The machines are Brunswick A2 Pinsetters. They were originally constructed in the mid-1960s, and they are still widely used, as the industry standard, in many bowling centers across the U.S. Each machine holds over 20 bowling pins, and as the 10 pins on the surface get knocked over by bowling balls and the machine sweeps them away, a fresh set of 10 new pins randomly comes down from inside the pinsetter machine and is placed upon the bowling floor.

 

What’s your busiest day of each week in the restaurant?

We are grateful to have many. Our biggest draws have been our Monday Night Burger Night, where we offer a $5.99 Angus Beef Burger with fries from 5 pm to 9:30 pm; Indian Night every Tuesday night has been a huge hit, where we offer a selection of authentic Indian dishes produced by Chef Shivi Datta in our kitchen; and then there is Thursday Night Trivia Night with host Dan Cassidy, which is almost always packed. Friday and Saturdays are generally always busy.

 

What’s your most popular menu item?

Our pizzas rank as our top-selling item, both because they are a customer favorite, and also because we have so many children’s birthday parties, and pizza is almost always the food choice for the kids. Besides pizza, customers also order quite a bit of chicken and broccoli Alfredo, crispy cauliflower, and grilled teriyaki salmon. And our buckets of fried chicken are a unique Vineyard offering.

 

How many people work at The Barn?
We employ roughly approximately 42 people year-round.

 

The Barn is one of the few places on MV that Islanders can gather inside and laugh and have fun around each other. Have you heard from Vineyarders telling you how happy they are there?

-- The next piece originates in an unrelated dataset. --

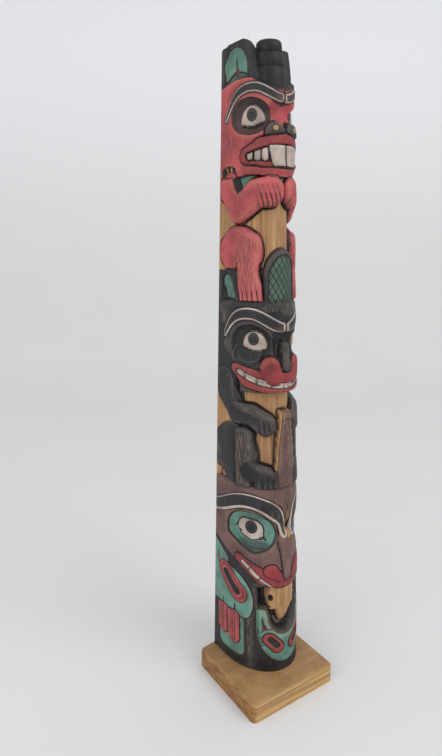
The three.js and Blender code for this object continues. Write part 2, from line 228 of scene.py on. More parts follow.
class Canvas:
    """The whole carved skin as arrays: height of the carving and the paints on it."""

    def __init__(self, side: Array, z: Array, edge: Array) -> None:
        """Sets up bare wood.

        Args:
            side: signed distance round from the front middle.
            z: height.
            edge: distance still left to the back corner, negative round it.
        """
        middle = np.interp(z, STRAY_HEIGHTS, STRAY_FRONT)
        outer = np.interp(z, STRAY_HEIGHTS, STRAY_SIDES)
        self.s = side - mix(middle, outer, smooth(10.0, 45.0, np.abs(side)))
        self.a = np.abs(self.s)
        self.z = z
        self.edge = edge
        self.h = np.zeros(side.shape)
        self.window: Array = np.full(side.shape, -99.0)
        self.coats = {coat: np.full(side.shape, -30.0) for coat in Coat}
        self.coats[Coat.WOOD][:] = 30.0
        names = ("cut", "cut_near", "fine", "fine_near", "pale", "pale_near")
        self.lines = {name: np.full(side.shape, NO_LINE) for name in names}
        # Worn paint, and in two places a painted highlight.
        self.wear_and_highlight = np.zeros(side.shape)
        # Painted shade: how far each place is darkened to stand in for shade.
        self.painted_shade = np.zeros(side.shape)
        self.across = self.s.copy()
        self.along = z.copy()

    def open(self, low: Array | float, high: Array | float) -> None:
        """Keeps the paint and lines that follow between two heights."""
        self.window = slab(self.z, low, high)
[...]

The best compliment we regularly receive is when people tell me how much they love the vibe inside our venue. It’s a place Vineyard people can come, year-round, see other people they know, have a few laughs, relax, and enjoy a delicious meal with their family without breaking the bank. And, of course, the bowling adds a sense of recreation and fun that permeates throughout the venue.

 

What programs do you feel have been successful?

We’ve had pretty good success with most of the programs we’ve run (except trying to serve breakfast, lol). I would say one of our best programs is our Mug Club, a loyalty program for our most frequent and loyal customers. Customers who are members enjoy their own personalized, hand-crafted 20-ounce beer mug that resides above the bar at the venue. Each time the customer comes to the Barn, they ask for their mug, and enjoy drink specials and food specials that are exclusive to them and other “muggers.”

 

Any interesting plans or events for the future? We’re always looking for new ways to expand and enhance our business and the experience of our customers. One of the small projects on the immediate horizon is to enclose our birthday party space, and create a beautiful private dining and business meeting space. Customers will be able to rent the room for a small fee, and have the room to themselves for business meetings, parties, or small events, with full lunch and dinner service. We believe this will be one of the most unique small private dining and meeting spaces available on Martha’s Vineyard.

 

What have been the highlights or adventures over the past three years?

The highlight has been, without a question, growing a business that has truly been embraced by the local year-round community and evolved into a gathering place for Islanders looking for fun, food, and entertainment. It is why we’ve branded ourselves as the Vineyard Gathering Place. And with the bowling lanes, we’ve been able to host all types of wonderful fundraisers for so many important local organizations and groups, including fire departments, local charities, Featherstone, Rising Tide, M.V. Community Services, and so much more.